Evidence for hygroscopic mineral dust particles from the Intercontinental Transport and Chemical Transformation Experiment



[1] Two collocated, eight-stage rotating drum impactors were deployed at Trinidad Head (California) during the spring of 2002 as part of the Intercontinental Transport and Chemical Transformation 2002 (ITCT 2K2) experiment. One of the samplers operated at ambient relative humidity while the other was operated at a relative humidity of 55%. The impaction substrates from these samplers were analyzed using synchrotron X-ray fluorescence (SXRF) to provide continuous measurements of the size-resolved aerosol elemental composition with 3-hour time resolution.
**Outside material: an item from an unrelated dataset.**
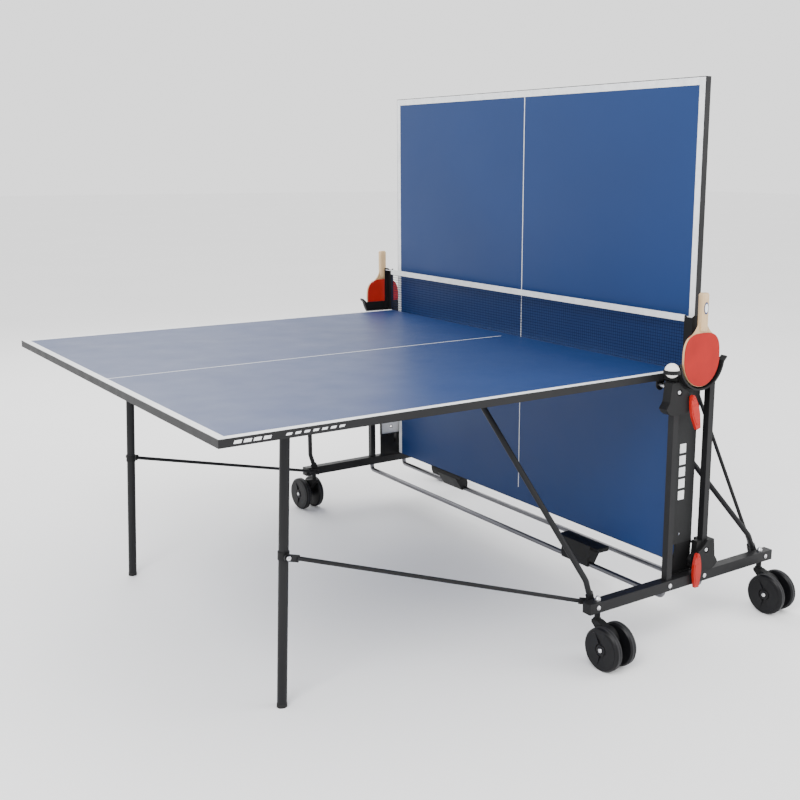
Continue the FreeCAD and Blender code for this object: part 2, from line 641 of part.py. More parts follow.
def frame_rivets():
    """Rivet heads on the beams and dome nuts over the caster stems."""
    pieces = []
    for word, out in (("end", "(stem_x + 10)"), ("post", "post_x")):
        start = (out, "side_y + beam_width / 2", "beam_low + beam_width / 2")
        head = cylinder(word + "_rivet_head", "6.5", "1.5", start, "Y")
        dome = cone(word + "_rivet_dome", "6", "3", "2",
                    (out, "side_y + beam_width / 2 + 1.5", "beam_low + beam_width / 2"), "Y")
        pieces.append(join(word + "_rivet", [head, dome]))
    top = "beam_low + beam_width"
    nut = cylinder("nut_base", "9", "4", ("stem_x", "side_y", top))
    dome = cone("nut_dome", "8", "4.5", "7", ("stem_x", "side_y", top + " + 4"))
    crown = cone("nut_crown", "4.5", "1.5", "2", ("stem_x", "side_y", top + " + 11"))
    pieces.append(join("dome_nut", [nut, dome, crown]))
    one = group("rivet_set", [both_sides(p.Name + "_pair", p) for p in pieces])
    keep(group("frame_rivets", [one, mirrored("rivet_set_mirrored", one, Vector(1, 0, 0))]),
         "frame_rivets", at_net(False))


def fold_rest(half):
    """A moulded block clipped over a cross bar, for the folded half's edge to stand on."""
    name = half + "_fold_rest"
    x, z, top = dim("bar_x"), dim("bar_up"), dim("fold_edge_up") + dim("edge_gap") - 0.5
    points = [(x - 12, z - 6), (x + 12, z - 6), (x + 14, z + 20), (x + 2, top), (x - 43, top), (x - 43, top - 14)]
    block = slab(name + "_block", points, "catch_y + catch_wide / 2", "catch_wide")
    flare = [(x - 3, top - 12), (x + 2, top), (x - 43, top), (x - 43, top - 12)]
    wing = slab(name + "_wing", flare, "catch_y + catch_wide / 2 + 32", "catch_wide + 64")
    bore = cylinder(name + "_bore", "bar_rad", "catch_wide + 80", ("bar_x", "catch_y - catch_wide / 2 - 40", "bar_up"), "Y")
    keep(cut(name, join(name + "_body", [block, wing]), bore), name, at_net(half == "left"))


# ---------------------------------------------------------------- casters

def caster_place(side, half):
    """Stem position of a caster with its trailing direction."""
    sign, out = SIDES[side], (-1 if half == "left" else 1)
    turn = dim("trail_turn") + (180 if side == "near" else 0)
    base = Vector(dim("net_x") + out * dim("stem_x"), sign * dim("side_y"), 0)
    return Placement(base, Rotation(Z_AXIS, turn))


def caster_fork(side, half):
    """Swivelling stem and arm with the axle of two wheels, drawn trailing along +X."""
    name = f"{side}_{half}_caster_fork"
    stem = cylinder(name + "_stem", "stem_rad", "stem_top - collar_up", ("0", "0", "collar_up"))
    collar = cylinder(name + "_collar", "collar_rad", "collar_high", ("0", "0", "collar_up"))
    x, z = dim("trail"), dim("wheel_rad")
    points = [(-11, 113), (-11, 121), (11, 121), (34, 113), ((x + 18, z + 34), (x + 17, z)),
              ((x, z - 17), (x - 17, z - 4)), (x - 30, z + 24)]
    arm = slab(name + "_arm", points, "arm_wide / 2", "arm_wide")
    half_axle = "(wheel_off + wheel_wide / 2 + 2)"
    axle = cylinder(name + "_axle", "axle_rad", f"2 * {half_axle}", ("trail", f"-{half_axle}", "wheel_rad"), "Y")
    keep(join(name, [stem, collar, arm, axle]), name, caster_place(side, half))


def caster_wheel(side, half, place, sign):
    """One wheel with bevelled tread edges and a dished outer face."""
    name = f"{side}_{half}_{place}_wheel"
    low = f"({sign} * wheel_off - wheel_wide / 2)"
    spot = lambda shift: ("trail", f"{low} + {shift}", "wheel_rad")
    edge = cone(name + "_edge", "wheel_rad - tread_edge", "wheel_rad", "tread_edge", spot("0"), "Y")
    tread = cylinder(name + "_tread", "wheel_rad", "wheel_wide - 2 * tread_edge", spot("tread_edge"), "Y")
    other = cone(name + "_other_edge", "wheel_rad", "wheel_rad - tread_edge", "tread_edge",
                 spot("(wheel_wide - tread_edge)"), "Y")
    solid = join(name + "_solid", [edge, tread, other])
    face = "(wheel_wide - dish_deep)" if sign > 0 else "0"
    sizes = ("hub_rad + 8", "dish_rad") if sign > 0 else ("dish_rad", "hub_rad + 8")
    dish = cone(name + "_dish", *sizes, "dish_deep", spot(face), "Y")
    hub = cylinder(name + "_hub", "hub_rad", "wheel_wide", spot("0"), "Y")
    bore = cylinder(name + "_bore", "axle_rad + fit_gap", "wheel_wide + 2", spot("-1"), "Y")
    keep(cut(name, join(name + "_body", [cut(name + "_dished", solid, dish), hub]), bore),
         name, caster_place(side, half))


# ---------------------------------------------------------------- net, rackets and balls

def net_posts():
    """Angle uprights with sloping tops that carry the net's ends."""
    pieces = []
    for side in SIDES:
        name = side + "_net_post"
        low, top = "post_top + 13", dim("surface_up") + dim("net_high")
        plate = box(name + "_plate", ("net_post_thick", "30", f"{top} + 10 - ({low})"), ("12", "770", low))
        web = box(name + "_web", ("17 + 4", "3", f"{top} + 4 - ({low})"), ("-4", "797", low))
        slope = slab(name + "_slope", [(10, top - 12), (20, top - 12), (20, top + 12), (10, top + 12)],
                     "800", "32")
        slope.Placement = Placement(Vector(), Rotation(Vector(1, 0, 0), -30), Vector(0, 800, top + 2))
        post = cut(name + "_one", join(name + "_body", [plate, web]), cut(name + "_tip", slope, box(
            name + "_tip_room", ("40", "60", "60"), ("0", "740", f"{top} - 62"))))
        post.Placement = Placement(Vector(), Rotation(Z_AXIS, 180 if side == "near" else 0))
        pieces.append(post)
    keep(group("net_posts", pieces), "net_posts", at_net(False))


def net_pieces():
    """The mesh, the tape over its top edge and the ties that hold it to the posts."""
    top = "surface_up + net_high"
    mesh = box("net_mesh", ("net_thick", "2 * net_half", "net_high - 1 - tape_high / 2"),
               ("-net_thick / 2", "-net_half", "surface_up + 1"))
    outer = box("tape_outer", ("tape_thick", "2 * net_half", "tape_high"),
                ("-tape_thick / 2", "-net_half", top + " - tape_high + 1"))
    tape = cut("net_tape", outer, doc.copyObject(mesh))
    one = cylinder("net_tie", "cord_rad", "797 - net_half", ("0", "net_half", top + " - 3"), "Y")
    keep(group("net", [mesh]), "net", at_net(False))
    keep(tape, "net_tape", at_net(False))
    keep(both_sides("net_ties", one), "net_ties", at_net(False))


def racket_holder(side):
    """One moulding over the post tops: mast, racket cradle and ball ring."""
    name = side + "_racket_holder"
    r, z = dim("holder_rad"), dim("racket_up")
    cap = box(name + "_cap", ("164", "810 - plate_y", "13"), ("-82", "plate_y", "post_top"))
    mast = box(name + "_mast", ("plate_high_x - plate_low_x", "19", "post_top - plate_top + 1"),
               ("plate_low_x", "plate_y", "plate_top"))
    chord = math.sqrt(r * r - 144)
    back = slab(name + "_back", [(-chord, z - 12), ((0, z - r), (chord, z - 12))], "812", "holder_skin")
    ledge_out, ledge_in = dim("ledge_rad") + dim("ledge_skin"), dim("ledge_rad")
    ledge = slab(name + "_ledge", [
        (-ledge_out - 12, z - 2), (-ledge_out, z - 14), ((0, z - ledge_out), (ledge_out, z - 14)),
        (ledge_out + 12, z - 2), (ledge_out + 8, z + 2), (ledge_in, z - 10), ((0, z - ledge_in), (-ledge_in, z - 10)),
        (-ledge_out - 8, z + 2)], "812 + ledge_deep", "ledge_deep + 1")
    ring = cylinder(name + "_ring", "ring_in + ring_skin", "10.5", ("ball_x", "ball_y", "ball_up - 8.5"))
    body = join(name + "_body", [cap, mast, back, ledge, ring])
    bore = cylinder(name + "_bore", "ring_in", "60", ("ball_x", "ball_y", "ball_up - 40"))
    room = cylinder(name + "_room", "ball_rad + 0.5", "60", ("ball_x", "ball_y", "ball_up - 7.4"))
    keep(cut(name, body, join(name + "_void", [bore, room])), name, at_net(side == "near"))


def racket(side):
    """Plywood blade and handle of one racket, and its two rubber sheets."""
    name = side + "_racket"
    blade = cylinder(name + "_blade", "blade_rad", "blade_thick",
                     ("0", "racket_y - blade_thick / 2", "racket_up"), "Y")
    z = dim("rubber_top")
    neck = slab(name + "_neck", [(-34, z - 8), ((-20, z + 5), (-12, z + 24)), (12, z + 24),
                                 ((20, z + 5), (34, z - 8))], "racket_y + blade_thick / 2", "blade_thick")
    handle = box(name + "_handle", ("handle_wide", "handle_deep", "handle_top - rubber_top - 4"),
                 ("-handle_wide / 2", "racket_y - handle_deep / 2", "rubber_top + 4"))
    keep(join(name, [blade, neck, handle]), name, at_net(side == "near"))
    sheets = []
    for word, low_y in (("inner", "racket_y - blade_thick / 2 - rubber_thick"),
                        ("outer", "racket_y + blade_thick / 2")):
        disc = cylinder(f"{name}_{word}_disc", "blade_rad", "rubber_thick", ("0", low_y, "racket_up"), "Y")
        above = box(f"{name}_{word}_above", ("200", "20", "60"), ("-100", low_y + " - 5", "rubber_top"))
        sheets.append(cut(f"{name}_{word}_sheet", disc, above))
    keep(group(name + "_rubber", sheets), name + "_rubber", at_net(side == "near"))


def ball(side):
    item = doc.addObject("Part::Sphere", side + "_ball")
    bind(item, "Radius", "ball_rad")
    spot = Vector(dim("ball_x"), dim("ball_y"), dim("ball_up"))
    keep(item, side + "_ball", at_net(side == "near").multiply(Placement(spot, Rotation())))


# ---------------------------------------------------------------- build, check and export

side_beams()
beam_end_caps()
posts()
plate_feet()
cross_bars()
frame_rivets()
net_posts()
net_pieces()
for side_name in SIDES:
    cover_plate(side_name)
    racket_holder(side_name)
    racket(side_name)
    ball(side_name)
    for half_name in HALVES:
        caster_fork(side_name, half_name)
        for wheel_place, wheel_sign in (("inner", -1), ("outer", 1)):
            caster_wheel(side_name, half_name, wheel_place, wheel_sign)
for half_name in HALVES:
    for draw in (board, rim, pin_brackets, pivot_pins, leg_brackets, fold_rest, leg_frame,
                 leg_feet, rod_clips, struts, rods, carriages):
        draw(half_name)
    for side_name in SIDES:
        lever(half_name, side_name)
doc.recompute()

for item in doc.Objects:
    assert not {"Invalid", "Error"} & set(item.State), item.Name
os.makedirs("parts", exist_ok=True)
for item in nodes:
    assert not item.Shape.isNull() and item.Shape.isValid(), item.Label
    item.Shape.exportStep(f"parts/{item.Label}.step")
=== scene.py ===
import math

import bmesh
import bpy
from mathutils import Matrix, Vector, geometry


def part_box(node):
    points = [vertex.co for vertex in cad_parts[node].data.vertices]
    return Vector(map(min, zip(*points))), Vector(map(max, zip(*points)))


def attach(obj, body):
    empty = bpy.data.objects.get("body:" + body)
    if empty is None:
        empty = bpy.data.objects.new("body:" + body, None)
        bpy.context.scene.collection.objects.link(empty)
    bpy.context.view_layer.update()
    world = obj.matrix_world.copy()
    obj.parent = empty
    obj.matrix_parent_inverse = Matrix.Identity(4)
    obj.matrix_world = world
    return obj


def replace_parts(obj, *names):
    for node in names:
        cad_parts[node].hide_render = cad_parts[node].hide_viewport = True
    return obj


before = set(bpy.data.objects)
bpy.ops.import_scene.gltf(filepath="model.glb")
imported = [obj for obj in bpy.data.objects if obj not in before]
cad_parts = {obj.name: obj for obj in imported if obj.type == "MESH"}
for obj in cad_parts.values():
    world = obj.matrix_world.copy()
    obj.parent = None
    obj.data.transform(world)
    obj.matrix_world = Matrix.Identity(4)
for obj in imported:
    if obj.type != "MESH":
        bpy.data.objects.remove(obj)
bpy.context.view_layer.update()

# The vertical axis through the net's middle, and the side planes, all read from the CAD.
NET_LOW, NET_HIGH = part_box("net")
NET_X = (NET_LOW[0] + NET_HIGH[0]) / 2
SIDES = {"near": -1, "far": 1}
HALVES = ("left", "right")


# ---------------------------------------------------------------- materials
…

The aerosol elemental composition data identified three significant mineral dust episodes near the beginning of the time series. The backward air mass trajectory calculations from the Hybrid Single-Particle Lagrangian Integrated Trajectory (HYSPLIT) model and the PM10 to PM2.5 elemental mass ratios are consistent with the long-range transport of mineral dust from Asian sources. The data from the paired ambient relative humidity and low-relative-humidity samplers show that the aluminum, silicon, and iron elemental mass distributions are a function of relative humidity. In each case, the elemental mass distributions shifted toward smaller sizes as the relative humidity was reduced. This behavior indicates that the mineral dust transported from Asia to the west coast of the United States is somewhat hygroscopic upon its arrival. The hygroscopic nature of the aged mineral dust should increase its ability to nucleate cloud droplets (i.e., act as cloud condensation nuclei). Measurements of transported Asian mineral dust made at a high-elevation mountain site in Oregon (i.e., Crater Lake National Park) during the spring of 2002 show a strong correlation between the silicon and sulfur elemental mass concentrations. The ratio of calcium to sulfur makes it unlikely that this coarse sulfur is derived from gypsum (i.e., CaSO4). Instead, it indicates that the coarse mineral dust most likely accumulates sulfate coatings either near the source region or during transport across the Pacific Ocean.